Reid has demonstrated on numerous occasions that his rank partisanship gets in the way of him acting like a normal human being; to wit:
Reid made headlines in May 2005 when he said of George W. Bush, “The man’s father is a wonderful human being. I think this guy is a loser.” Reid later apologized for these comments. Reid also called Supreme Court Associate Justice Clarence Thomas an “embarrassment” and referred to Federal Reserve Chairman Alan Greenspan as a “partisan hack.”
He also called the President a “liar” and refused to apologize. Whether true or not, the idea that one politician calls out another for lying is loony. It is beyond the pot/kettle analogy, moving into the sublime territory of stratospheric irony usually reserved for Communists when they name their country a “Peoples Republic.”
Reid’s snub may be unprecedented, although I doubt whether statistics about such insults to the United States government are kept. And I doubt whether we’ll hear a peep of criticism from any sitting Democratic politician either. At bottom and with few exceptions, the values of tradition and etiquette mean very little to the left. After all, they’ve spent the last 40 years trying to overturn tradition and violate etiquette in order to “speak truth to power” or “challenge convention” or some other such nonsense that more often denotes agitating for change simply for the sake of change itself rather than any specific goal for improving society.
The fact that Reid’s deputy, my home state senator Dick Durbin is also on the junket (along with Kent Conrad, Judd Gregg, Robert Bennett, and Ken Salazar) means that the task of delivering the eulogy may fall to Senator Robert Byrd, President pro tempore emeritus of the Senate. Byrd, for all his faults, is a creature of the Senate and one who reveres and worships its traditions and precedents. I have no doubt that the West Virginia Senator will do a fine job in eulogizing Ford. But frankly, it’s not his job. It’s Reid’s. And the absence of the new Majority Leader at the state funeral of a former president sets a very bad precedent that I hope Republicans will never take advantage.
Jimmy Carter is no spring chicken. There will come a day in the not too distant future when his remains will lie in the Capitol Rotunda and the Honor Guard will stand their solemn watch. And Members of Congress will gather to pay their respects and deliver eulogies to the dead Commander in Chief. Will the Republican leader recall this insult by Reid and find other pressing matters to attend to? I hope not. For if there is one occasion where partisanship should be left at the door, it is in honoring those special men who took up what the Smithsonian referred to as “A Glorious Burden” and guided the United States and the Ship of State through perilous waters.

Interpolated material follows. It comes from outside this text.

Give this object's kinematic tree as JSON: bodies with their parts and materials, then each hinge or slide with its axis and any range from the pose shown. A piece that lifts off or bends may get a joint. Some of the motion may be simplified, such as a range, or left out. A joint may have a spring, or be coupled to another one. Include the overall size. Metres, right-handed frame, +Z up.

I’m with Hugh Hewitt 100%: “Turn. The. Plane. Around.”
UPDATE
Ed Morrissey:
What a classless act, and Reid, Durbin, Kent Conrad, Judd Gregg, Robert Bennett, and Ken Salazar should be ashamed of themselves. If Harry Reid can’t figure out that his new position as Majority Leader carries some extra responsibilities, then perhaps the Democrats need to find someone who does understand it.

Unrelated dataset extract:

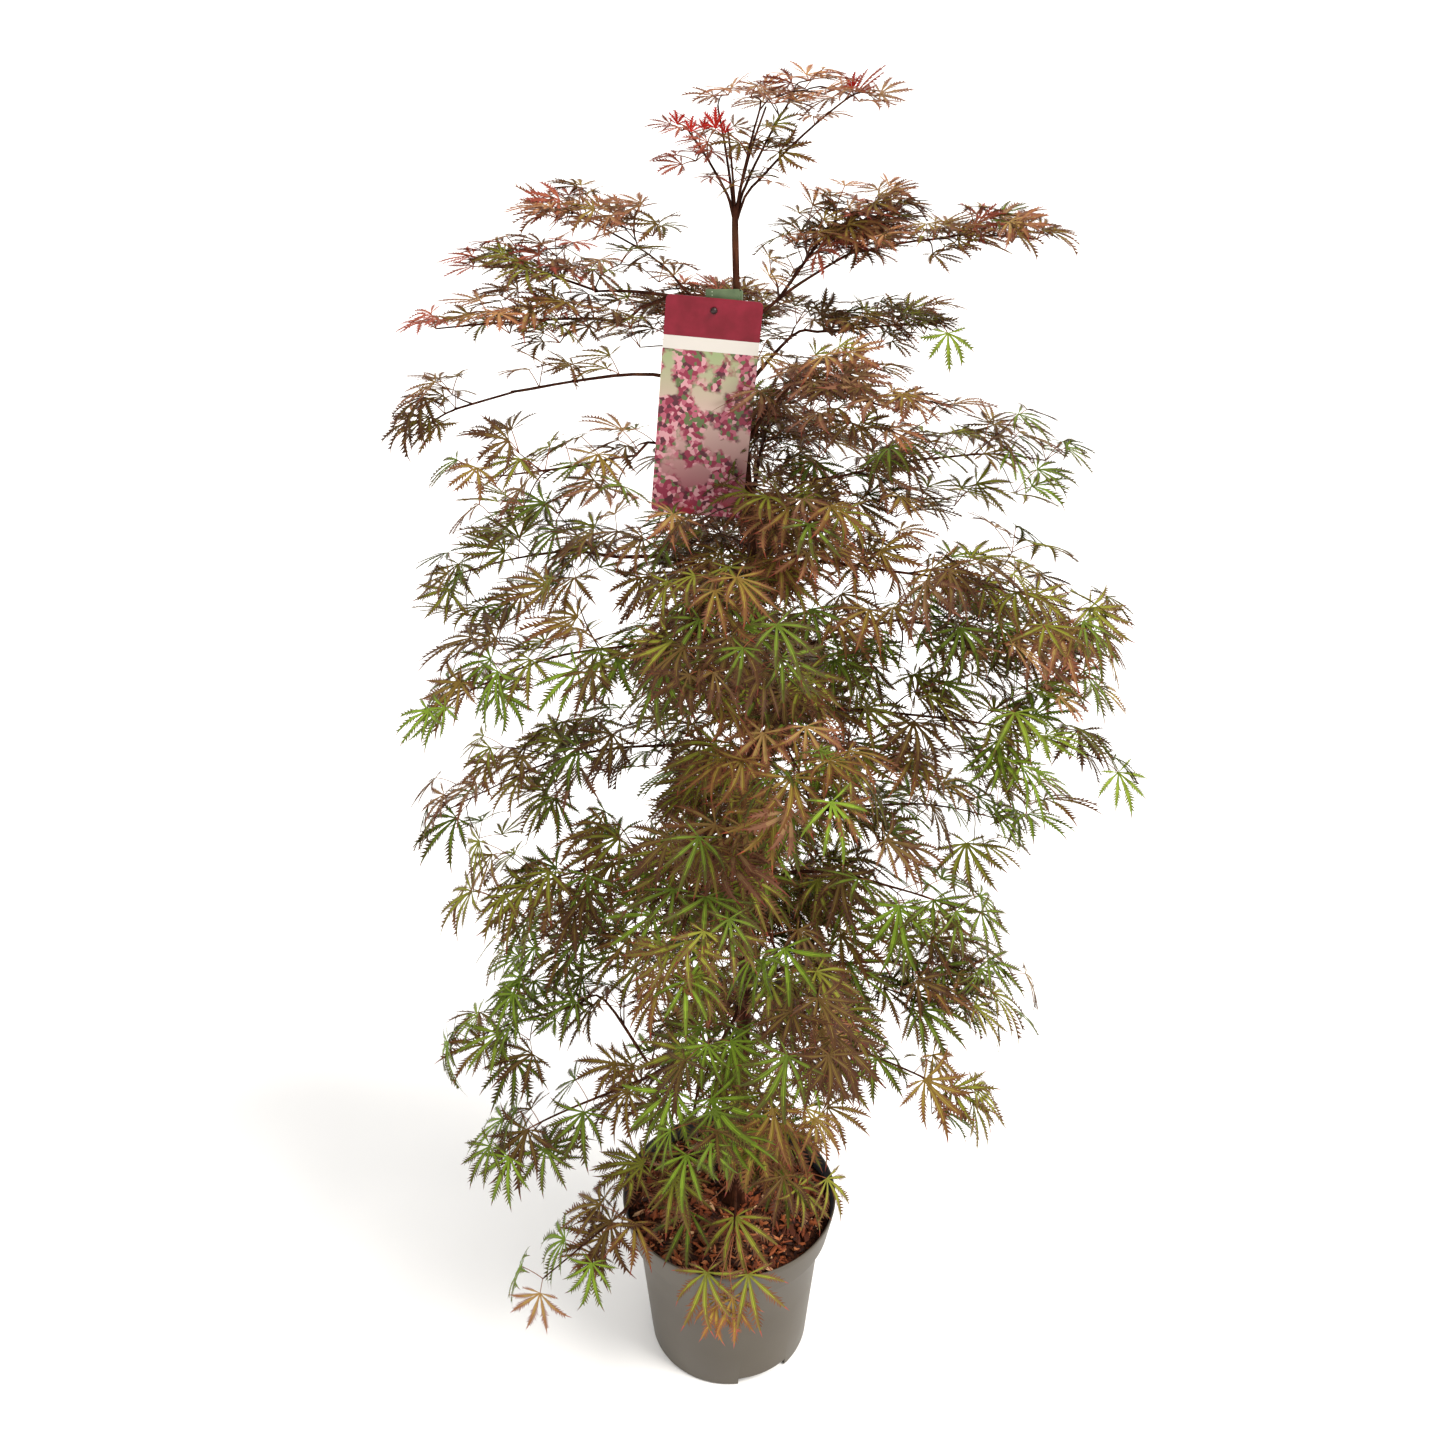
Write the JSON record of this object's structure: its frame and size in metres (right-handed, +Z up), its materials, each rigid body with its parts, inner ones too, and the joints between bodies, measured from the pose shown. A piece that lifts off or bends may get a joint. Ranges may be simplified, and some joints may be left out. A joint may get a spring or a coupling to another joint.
{
  "type": "potted laceleaf japanese maple",
  "caption": "Young laceleaf Japanese maple with a slim trunk, tiers of drooping cut-leaf foliage and a hanging plant tag, in a round grey nursery pot.",
  "frame": {"origin": "centre of the pot's flat underside", "axes": "+Z up along the trunk, -Y towards the viewer of the picture, +X to that viewer's right"},
  "size_m": [0.7331, 0.5831, 1.4227],
  "materials": {
    "pot": "satin",
    "soil": "rough damp bark chips",
    "bark": "rough",
    "tie": "satin",
    "tag": "printed gloss",
    "foliage_bronze": "matte",
    "foliage_olive": "matte",
    "foliage_green": "matte",
    "foliage_red": "matte"
  },
  "bodies": {
    "root": {"pot": "pot", "soil": "soil", "trunk": "bark", "tie": "tie", "tag": "tag", "bough_left_arm": "bark", "bough_left_lower": "bark", "bough_left_middle": "bark", "bough_left_riser": "bark", "bough_left_upper": "bark", "bough_right_arm": "bark", "bough_right_upper": "bark", "stem_far_left": "bark", "stem_far_right": "bark", "stem_left": "bark", "stem_middle": "bark", "stem_right": "bark", "crown_top": "foliage_bronze", "crown_left_red": "foliage_red", "crown_inner": "foliage_bronze", "left_top": "foliage_bronze", "left_upper": "foliage_bronze", "left_wing": "foliage_bronze", "left_streamer": "foliage_bronze", "left_high": "foliage_bronze", "left_middle": "foliage_bronze", "left_shoulder": "foliage_olive", "left_low": "foliage_olive", "left_hip": "foliage_olive", "left_skirt": "foliage_green", "left_lobe": "foliage_green", "left_foot": "foliage_green", "left_trailer": "foliage_green", "right_top": "foliage_bronze", "right_wing": "foliage_bronze", "right_upper": "foliage_bronze", "right_bronze": "foliage_bronze", "right_high": "foliage_bronze", "right_middle": "foliage_bronze", "right_shoulder": "foliage_olive", "right_low": "foliage_olive", "right_hip": "foliage_olive", "right_skirt": "foliage_olive", "right_base": "foliage_green", "right_trailer": "foliage_green", "front_top": "foliage_bronze", "front_high": "foliage_bronze", "front_middle": "foliage_olive", "front_belly": "foliage_olive", "front_low": "foliage_olive", "front_skirt": "foliage_green", "front_foot": "foliage_green", "front_apron": "foliage_green", "back_top": "foliage_bronze", "back_high": "foliage_bronze", "back_middle": "foliage_olive", "back_belly": "foliage_olive", "back_low": "foliage_olive", "back_skirt": "foliage_green", "back_foot": "foliage_green"}
  },
  "joints": []
}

Amen. Although with the exception of Byrd, I doubt there are more than a handful of Democrats who see anything wrong with Reid’s excursion and would therefore be equally unfit to lead.

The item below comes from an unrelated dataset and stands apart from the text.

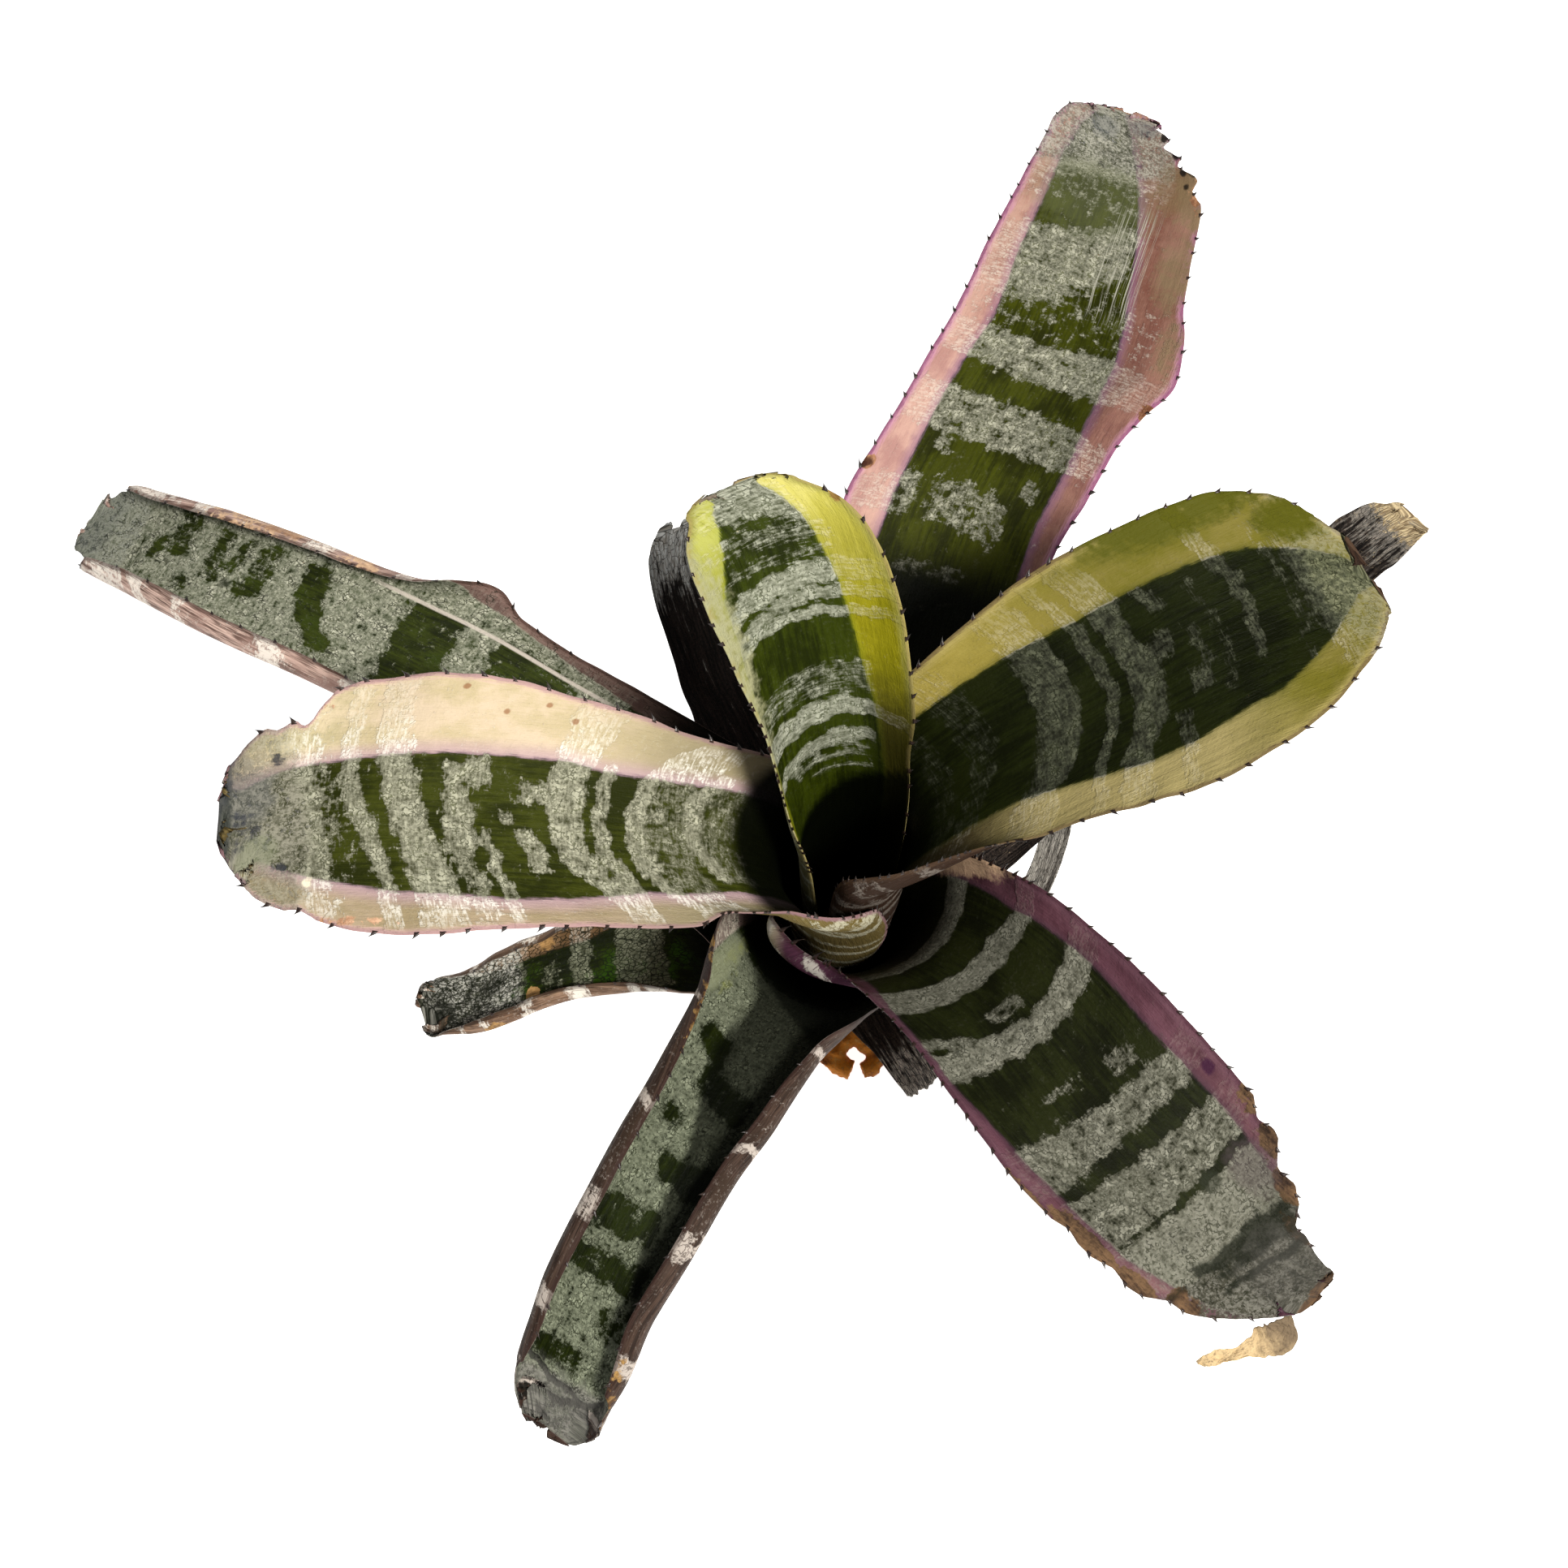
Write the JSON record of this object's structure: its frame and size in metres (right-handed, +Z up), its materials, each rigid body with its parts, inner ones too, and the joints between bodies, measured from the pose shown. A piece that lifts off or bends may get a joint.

And Heather at my blog bud Raven’s site - And Rightly So - wonders “What ever happened to respect?” Indeed.
UPDATE 12/29
It appears that the President of the United States will also forgo the proceedings in the Rotunda on Saturday in favor of staying at his ranch for another day.
Less anyone think my displeasure is reserved exclusively for the Democratic LEADERSHIP (Note: The Republicans on the junket are not a part of the leadership in the Senate. Those in the comments who have demonstrated their towering ignorance by not being able to tell the difference between the Majority Leader of the Senate passing on this event and two relatively unknown GOP members skipping out might want to deepen their thinking faculties a bit.) anything I said about Reid above goes double for Bush.
Look, friends. Hearken to me.
A nation is an organism, a life form. And what animates this life form, what gives it the power to unite our people - so diverse, so different - are its myths and legends; in other words, the symbolic over the substantative. The Constitution does a fine job in defining the powers of government. But its real power is in its iconic symbolism in which we have bound up all the hopes and dreams of our citizenry for a better life.
The United States is a very young country by any standard. We are so young, we really have no “myths” or “legends” per se. That’s because even our greatest mythic heroes like Daniel Boone and Davey Crockett left a written record behind along with friends and acquiantances who were able to tell biographers and historians what those two larger than life characters were all about. A “legend” is hardly legendary if we know that the myths surrounding the legend are untrue.
And tied up in these efforts to create legends has been the dominant truth about American public life since George Washington; the presidency as a symbol of nationhood. We have no king, no royal family. Our continuity is the result of civil compact among all of us that the office of the presidency belongs to no man, no party; that it is the one aspect of public life in which we invest enormous power and place enormous trust in the occupant not to abuse that power. Hence, the presidency as a symbolic representation of us, the citizens of the United States imbues the occupant of that office with the status of civic god - especially after he is safely retired and unable to do any damage to our liberties.
I think Bush should be widely criticized for not attending every event related to the Ford funeral rites. The symbolic life of the nation demands that he attend and participate. I believe he and Reid’s failure to take part in the ceremonial, the tradition of laying to rest a former president and former Commander in Chief lessens the hold that office has on our emotional bonds with America - what Lincoln referred to as the “mystic chords of memory” - that allow us to rise above that which separates us and unite in common cause to remember a dead icon.
I fully expect the lefty commenters to belittle this rationalization. So be it. It is probably why in 50 years, long after I’m dust thank god, the way citizens feel about the United States will be unrecognizable to my generation.